In an interview Monday, List said he hoped they could avoid all of this fuss.

"They would just embarrass themselves," List said. "This is a Romney convention, and we need to send that message across the land."

The splintering has also taken place within the state party, which has had trouble raising money this year. The Romney campaign and the Republican National Committee set up their own state party operation called Team Nevada, which several sources said is more organized than the official state party has been for some time.

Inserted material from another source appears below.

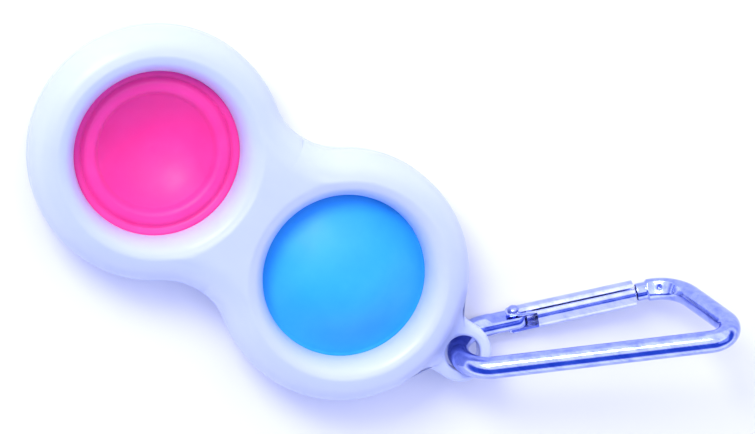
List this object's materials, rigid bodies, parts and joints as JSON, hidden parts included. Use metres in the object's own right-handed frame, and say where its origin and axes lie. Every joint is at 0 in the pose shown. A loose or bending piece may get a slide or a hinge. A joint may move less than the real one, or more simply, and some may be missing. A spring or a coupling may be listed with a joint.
{
  "type": "pop fidget keychain",
  "caption": "Figure-of-eight plastic frame with push-through silicone domes, and an ear that carries a small spring-gate clip.",
  "frame": {"origin": "middle of the flat land on the frame's back, midway between the domes", "axes": "+Z out of the front face, +X from the pink dome to the blue dome and the ear"},
  "size_m": [0.1267, 0.0559, 0.0243],
  "materials": {
    "white_shell": "glossy moulded ABS",
    "pink_silicone": "satin silicone",
    "blue_silicone": "satin silicone",
    "clip_metal": "drawn and tumbled, bright",
    "small_steel": "plated"
  },
  "bodies": {
    "frame": {"front_shell": "white_shell", "back_shell": "white_shell", "pink_dome_rim": "pink_silicone", "pink_dome_skirt": "pink_silicone", "blue_dome_rim": "blue_silicone", "blue_dome_skirt": "blue_silicone"},
    "pink_crown": {"pink_dome_crown": "pink_silicone"},
    "blue_crown": {"blue_dome_crown": "blue_silicone"},
    "clip": {"clip_body": "clip_metal", "gate_rivet": "small_steel"},
    "gate": {"clip_gate": "clip_metal", "gate_spring": "small_steel"}
  },
  "joints": [
    {"name": "pink_pop", "type": "slide", "parent": "frame", "child": "pink_crown", "axis": [0, 0, 1], "range_m": [0, 0.0104], "deforming": ["pink_dome_skirt"]},
    {"name": "blue_pop", "type": "slide", "parent": "frame", "child": "blue_crown", "axis": [0, 0, -1], "range_m": [0, 0.0104], "deforming": ["blue_dome_skirt"]},
    {"name": "clip_swing", "type": "hinge", "parent": "frame", "child": "clip", "pos_m": [0.04685, 0, 0.007], "axis": [0, 0, 1], "range_deg": [-150, 45]},
    {"name": "gate_open", "type": "hinge", "parent": "clip", "child": "gate", "pos_m": [0.05331, 0.00976, 0.00235], "axis": [0.6899, -0.6232, -0.3683], "range_deg": [0, 30], "stiffness_Nm_per_rad": 0.02, "springref_deg": -20.05}
  ]
}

Beyond that, there is a north-south friction between the local parties in Clark and Washoe counties. The Clark County GOP has called on Washoe County GOP Chairman Dave Buell to resign. In concert with the National Republican Senatorial Committee, the Washoe party filed this year as a federal committee, allowing the NRSC to transfer money to the state and circumvent the state party.

"For people who are unsure of the state party, it gives them another outlet in the county party to be able to bring funds into Nevada to help win races," Buell said.

Nevada will play a crucial role in determining the next president and control of the Senate. Romney and President Barack Obama are expected to run close in the Silver State, while Sen. Dean Heller (R) and Rep. Shelley Berkley (D) are running in one of the most competitive Senate races in the country.

For now, the delegation has at least two more days together before it returns home. Delegates in states such as Louisiana and Rhode Island, who sit adjacent to Nevada on the convention floor, were probably left wondering Tuesday night what the conversations over Wednesday morning's eggs and bacon would be like.

"What are you going to do - they're human beings, too," said Smith, who is attending her last convention. "You still have to live with people you disagree with."